The University of Texas held their biennial conference on CCUS, UTCCS-4 on the 30-31 January. This conference combines the Texas Carbon Management Program’s amine-based capture research, the Gulf Coast Carbon Center’s applied research in storage, and the Center for Frontiers of Subsurface Energy Security program’s more fundamental research in storage.
The Gulf Coast Carbon Center (GCCC) at the Bureau of Economic Geology (BEG) at the University of Texas has been running as an industry sponsored programme since 1998. Of particular note here was the reflection and summary on the last four years of work and results. Their programme has covered storage capacity and behaviour, fluid chemistry from deep reservoir to near-surface, unconventional EOR, monitoring methods, offshore storage, and knowledge sharing. The monitoring area’s objectives have included streamlining monitoring design for large-scale projects, testing this in commercial-scale projects (for example they monitor the CO2 injection and storage for the Port Arthur Project and Petra Nova project), extracting lessons from such large-scale projects for application to other large-scale projects, cost optimization and inputting to evolving regulatory and certification frameworks.
They have many examples of achieving their objectives, including successful monitoring tool development and commercialisation, for example with pressure-based monitoring in the above-zone interval and process-based monitoring at the near-surface. In terms of monitoring methodologies, GCCC have successfully developed and applied the ALPMI and attribution approaches (ALPMI is assessment of low probability material impacts). They have also developed a widely-applicable methodology for determining the carbon footprint of CO2-EOR, which on their case studies shows net carbon negative oil can be produced at earlier stages of a project. .
In terms of offshore CCS, the offshore storage assessments undertaken over many years by GCCC/BEG were impressive and provide very beneficial knowledge feeding into their CarbonSAFE project and their new GoMCARB project which further the assessments of storage and sources and potential project options in the Gulf of Mexico.
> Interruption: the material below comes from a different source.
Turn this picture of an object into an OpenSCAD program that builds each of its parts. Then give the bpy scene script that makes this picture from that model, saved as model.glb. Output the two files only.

They have just published the first CO2 storage atlas for the offshore Texas ( see http://www.beg.utexas.edu/node/4059 ). Their experiences in offshore monitoring at Japan’s Tomakomai project using high resolution seismic and environmental techniques were described, and their planned involvement with the UK’s ACORN project announced. The GCCC has also initiated the international Offshore CCS workshop series, with CSLF and IEAGHG.
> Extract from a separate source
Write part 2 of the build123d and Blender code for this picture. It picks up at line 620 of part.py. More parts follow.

Also impressive was the knowledge sharing of all of the above by GCCC in the last four years, with 117 publications and 207 presentations. They have also hosted 19 meetings and workshops, including the GHGT-12 conference and the IEAGHG Summer School in 2014 (with the other UT teams above). New collaborations with China, Mexico and monitoring work in the Surat Basin in Australia were announced.
Plenary talks at UTCCS-4 were provided by Howard Hertzog of MIT on the issues with CCU and negative emission technologies, and by myself on the impacts of knowledge sharing by GCCC (and IEAGHG) in the global CCS scene.
So a very impressive review of achievements by the three teams at the University of Texas, in collaboration with their industry partners and US DOE.